TeraLab and La Poste join forces to combat parcel fraud
July 5, 2016 - Big Data & AI - Cybersecurity

La Poste - Colissimo, for example, has joined forces with researchers from ITM schools to combat fraud. Through the TeraLab big data platform launched in 2014, this public-private partnership has explored algorithmic solutions to optimize fraud detection. This work illustrates the importance of modernizing organizations.
Will the data center replace Sherlock Holmes as the stereotypical detective? The question may seem far-fetched, but it's a legitimate one in light of La Poste -Colissimo's decision to turn to a big data platform to combat fraud. Over 18 months, between January 2014 and June 2015, tens of thousands of euros were paid out in compensation, for cases identified as suspected fraud by the company. Hence its desire to modernize its tools and business experience in fraud detection.
To this end, at the end of 2015, it decided to collaborate with the TeraLab platform at the Institut Mines-Télécom (IMT). La Poste - Colissimo thus saw the opportunity to kill two birds with one stone: "We were looking for both a collaboration that would enable us to overcome our difficulties in handling large volumes of data, and the possibility of a rapid return on investment," explains Philippe Aligon, head of data analysis at La Poste - Colissimo. Working on the detection of compensation fraud based on false declarations of parcel delivery enables us to combine these two objectives.
Teaching algorithms to recognize fraud
TeraLab is first working on "securing data batches, to justify to La Poste - Colissimo a safe working environment", explains Anne-Sophie Taillandier, the platform's director. After this technical-legal stage, all files relating to proven fraud are sent to TeraLab. This is followed by a statistical learning phase(machine learning) based on this data: "We proposed a system that takes as input the characteristics of the claim: how much is it, the weight of the parcel, the reason for non-delivery, etc." explains Jérémie Jakubowicz, head of TeraLab's data science division. From this model, and the characteristics of any claim, it is possible to deduce an associated probability of fraud.
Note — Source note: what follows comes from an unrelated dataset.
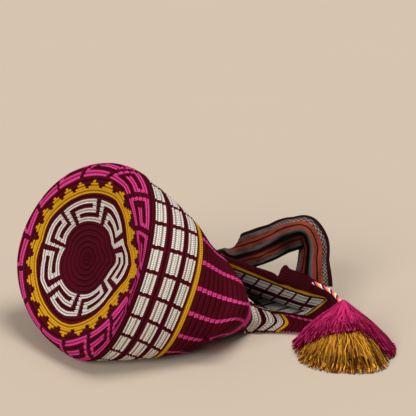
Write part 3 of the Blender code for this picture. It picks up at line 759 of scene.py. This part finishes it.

To support this learning phase, La Poste - Colissimo provided TeraLab with a sample of archived data from suspicious parcels between January 2014 and June 2015. The company's anti-fraud managers first ranked each file on a scale of 0 to 4, ranging from fraud confirmed by internal services to a very low risk of fraud. TeraLab's role: to reproduce the same classification based on the model developed.
After analyzing the sample, the 500 requests deemed most suspicious by the algorithms are sent to experts at La Poste - Colissimo. We didn't have the same approach as them at all," continues Jérémie Jakubowicz. The experts work more on the geographical zone, whereas we use parameters such as the weight of the parcel or the zip code." Nevertheless, the correlation of results between the experts and the algorithms is 99.8%. Of the sample provided, 282 new files deemed non-suspicious by the company were even identified as fraudulent by the TeraLab team, and validated as such a posteriori by La Poste - Colissimo.
Towards corporate integration
The company has successfully completed the proof-of-concept phase. The algorithmic method works, and in addition to providing faster detection, its automation would reduce the costs of case-by-case detection. "Philippe Aligon confides: "There are very high expectations from the customer, safety and IT departments. The industrialization of this fraud detection tool will be integrated into La Poste - Colissimo's IT modernization program, and with the acquisition of new Big Data technologies for real-time data processing, enabling instant quotation of claims.
The complexity of integrating Big Data tools has not yet enabled the industrialization of algorithms. This is not unique to La Poste - Colissimo, however, but is part of a pattern that can be found in many structures. Jérémie Jakubowicz explains: "Even if all the lights are green on our side, that doesn't mean the job is finished. Exploiting the results and putting them into production are also problems that have to be solved on the company's side. This limitation clearly demonstrates that the use of Big Data technologies is not just a scientific issue. It's also a question of organization.
TeraLab, a catalyst for big data projects
TeraLab is a big data platform for research, innovation and teaching. It is run by the Institut Mines-Télécom and the national economics and statistics school group (GENES). It was through the "Cloud computing and big data" call for projects under the Investissements d'avenir (PIA) program that TeraLab came into being in 2014. Its aim is to federate demand for software and infrastructure.
In addition to providing commidity servers and a teramemory machine, TeraLab offers a team of researchers capable of identifying demand and supporting project leaders throughout their work. The skills on offer range from infrastructure configuration to consulting, including algorithms, machine learning, data visualization, etc. The TeraLab team also helps the various players to choose the type of project best suited to their needs (PIA-type collaborative project, European project, joint laboratory, challenge, proof of concept, etc.).